Kentucky Governor Steve Beshear: “This federal flexibility opens a new chapter in the Commonwealth’s work to ensure a well-educated citizenry.”

Minnesota Education Commissioner Brenda Cassellius: “Now, with the support of the U.S. Department of Education and Secretary Duncan, we will be able to better address those inequities and create an educational system that better serves our every Minnesota student.”

Tennessee Department of Education Commissioner Kevin Huffman: “It’s just not helpful or realistic to label schools and districts as failing, especially when they are making significant academic gains. This waiver is all about approving achievement for all students while closing persistent achievement gaps.”
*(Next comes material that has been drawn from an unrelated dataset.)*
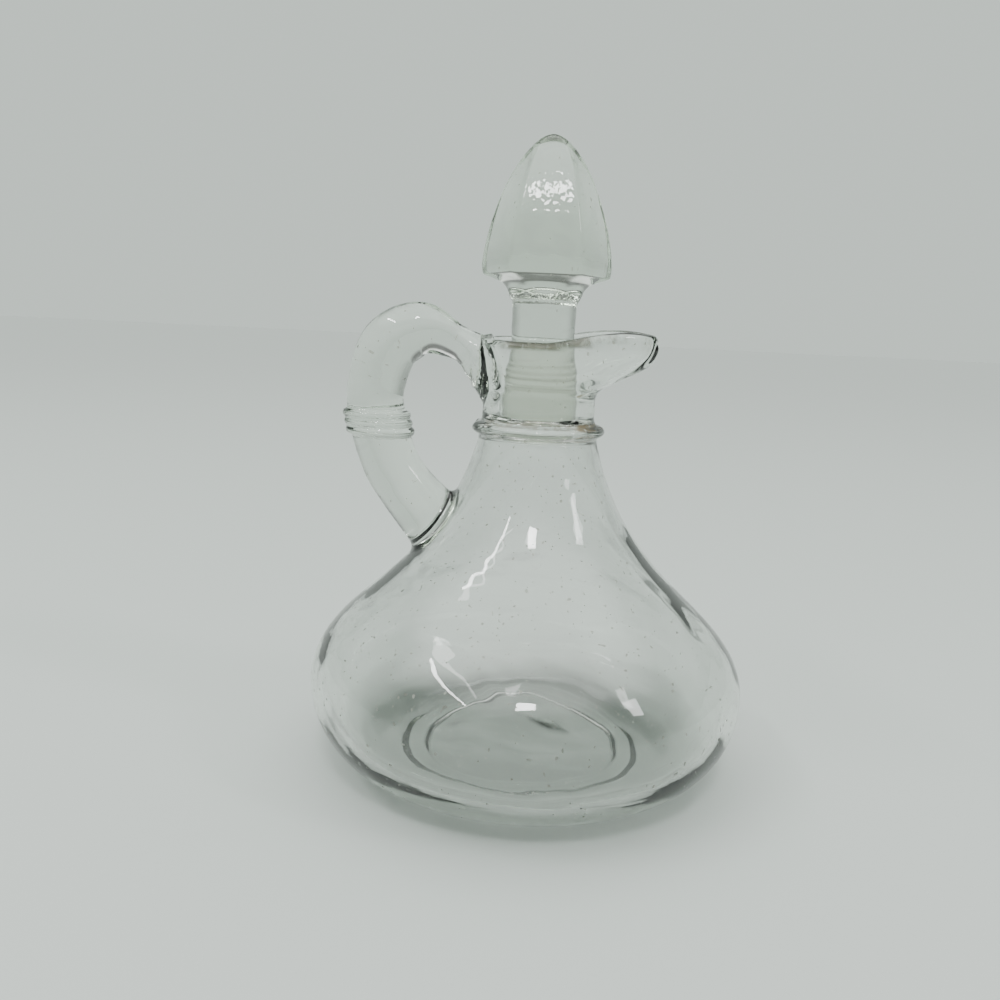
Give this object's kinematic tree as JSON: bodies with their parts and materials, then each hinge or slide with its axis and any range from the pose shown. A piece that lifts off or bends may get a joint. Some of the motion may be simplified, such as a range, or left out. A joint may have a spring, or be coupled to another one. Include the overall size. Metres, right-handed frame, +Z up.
{
  "type": "glass cruet",
  "caption": "Clear glass oil or vinegar cruet with a squat round bowl, beaded neck, pulled pouring lip, looped handle and faceted pointed stopper.",
  "frame": {"origin": "centre of the base, on the plane that the foot ring stands on", "axes": "+Z up along the neck axis, +X towards the pouring lip, -X towards the handle, the picture looks along +Y"},
  "size_m": [0.108, 0.108, 0.1535],
  "materials": {
    "clear_glass": "polished, slightly wavy, faint grey-green in thick parts",
    "stopper_glass": "polished, slightly wavy, lightly frosted on the front facet"
  },
  "bodies": {
    "root": {"cruet_body": "clear_glass", "stopper": "stopper_glass"}
  },
  "joints": []
}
National Education Association: “We’re encouraged by President Obama’s and Secretary Duncan’s efforts to provide NCLB waivers for relief,” said NEA President Dennis Van Roekel.  “These states have committed to working with teachers, parents, and other community stakeholders to implement changes designed to better support students. Our members look forward to being part of a true partnership with school and community leaders to think creatively about how to help all students thrive with this new flexibility.”

National Association of State Boards of Education: “States and state boards of education are at the fore of innovation in education as they continue to develop and improve policies to help every student become college- or career-ready. It is heartening to see the Administration recognizes this hard work by starting to relieve states of the burden imposed on them by a law that set out worthy but perhaps unrealistic goals.”

The Education Trust: “In this new approach, the federal government takes responsibility for ensuring that states set meaningful goals for all groups of students — particularly low-income students, students of color, students with disabilities and English language learners, all of whom are too often shortchanged by state and local education policy.”